The first place I always wanted to go when we got to Omaha was to the old Union Pacific station where we would spend hours watching the trains coming and going and explore the old stations and pretend we were passengers waiting for our train.  The old station is now gone, but its memory lingers on strongly in my mind.  I can still hear the echo of the announcers voice in that huge, cavernous waiting room, or taste the delicious pies from the restaurant as Grandpa sipped his coffee and enjoyed his own private memories of the place.

When we visited my Aunt Pattie in Red Oak, Iowa, there was a small train station at the top of the hill.  For a quarter, we could ride from her place over to Grandpa Pickrel’s in Emerson on the old Rock Island line, with its horsehair overstuffed seats.  The ride only lasted minutes, but it was better than a carnival ride to me.  There used to be a saying that the only time the Rock Island trains were on time was when they arrived a day late.  They were slow, but nobody really seemed to mind, especially in the springtime when the fields were greening up and the animals were all birthing their young, who capered through the open fields like children at play.

Traveling in the Midwest was always something of an adventure.  There weren’t many ways to escape the small towns.  You could drive, walk, go to a bigger town and catch the Trailways bus or catch the tail end of a twister, although I don’t much recommend the latter since the pick up and delivery is somewhat bumptious and steering is out of the question.
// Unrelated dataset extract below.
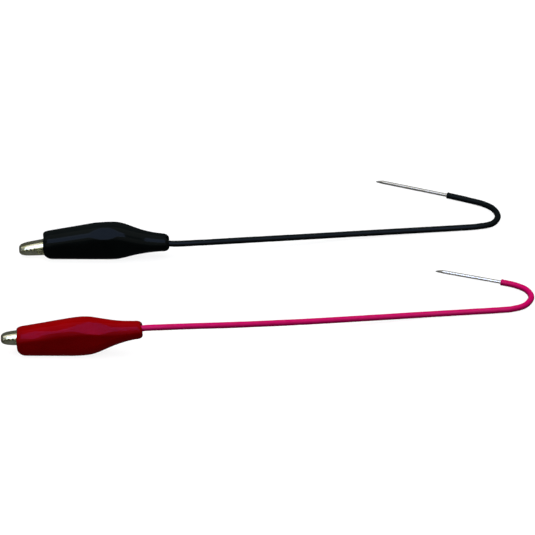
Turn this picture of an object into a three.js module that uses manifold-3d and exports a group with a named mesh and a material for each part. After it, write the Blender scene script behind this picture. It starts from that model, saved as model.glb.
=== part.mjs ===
// A matched pair of test leads, one black and one red. Each lead is a sprung steel alligator clip in a
// soft vinyl boot, a length of insulated wire, and a bare solid pin at the wire's free end.
// Units are millimetres, +Z up. Both leads lie on the plane Z = 0, clips at the left and wires to +X.
// The origin is the bottom centre of the box round the two booted clips.

import * as THREE from 'three';
import * as BufferGeometryUtils from 'three/addons/utils/BufferGeometryUtils.js';
import Module from 'manifold-3d';

const wasm = await Module();
wasm.setup();

// ---- Driving dimensions ----

const BOOT_PITCH = THREE.MathUtils.degToRad(5.4); // a boot leans tail up, so that its underside lies flat

const SHEET = 0.45; // thickness of the clip's pressed steel
const RUNNING_GAP = 0.15; // side clearance between the nested ears
const PIVOT_X = 19; // from the clip's tip to its pivot
const TEETH = { pitch: 1.3, height: 0.75, count: 4, start: 0.45 };
const THROAT = { start: 5.75, end: 10.2, rise: 1.0 }; // the open gap behind the teeth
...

I started traveling to Omaha by myself when I was about 10.  My mother would drive us over to Atlantic (about 15 miles away on gravel and/or muddy roads) to the Trailways bus station, where I would catch the red-eye into Omaha, a trip of about 60 miles.  I liked to get there early enough to put at least one nickel into the monkey band juke box.  It was a rare diversion for kids like me, since our only entertainment outside of the town library was to listen to the one or two radio stations available.  (TV didn’t come in until a couple years later.).  The monkey band was a little music box bandstand.  You played it like a regular juke box, except a little curtain opened and a bunch of animated monkeys dressed up like a dance orchestra would jig around in time to the music and when the music was done, it closed again.  Things were much simpler then and I was easily entertained.

Once on the bus, my mother would admonish me not to talk to strangers.  She would put me on the bus as soon as it got there so that I was guaranteed a good seat, then check back again just before it left with the same admonition—don’t talk to strangers—to which I always replied, “Its okay mommy, I checked the whole bus and there aren’t any strangers here.”  It only took them about five minutes to know exactly who I was and to move to the other side of the bus if they wanted any sleep.  Grandma never worried about knowing which bus I was on when I got to Omaha.  It was easy to spot.  Our passengers were the ones who had that deer-in-the-headlights look of a group of people who had been ambushed.

I have been across the Western United States many times by bus, train, car and plane.  I have one last big trip I want to make before I die.  I want to go to Ireland to see the place where my Gr. Gr. Grandmother was born.  Not to worry though, folks.  I doubt they will let me anywhere near the Blarney Stone.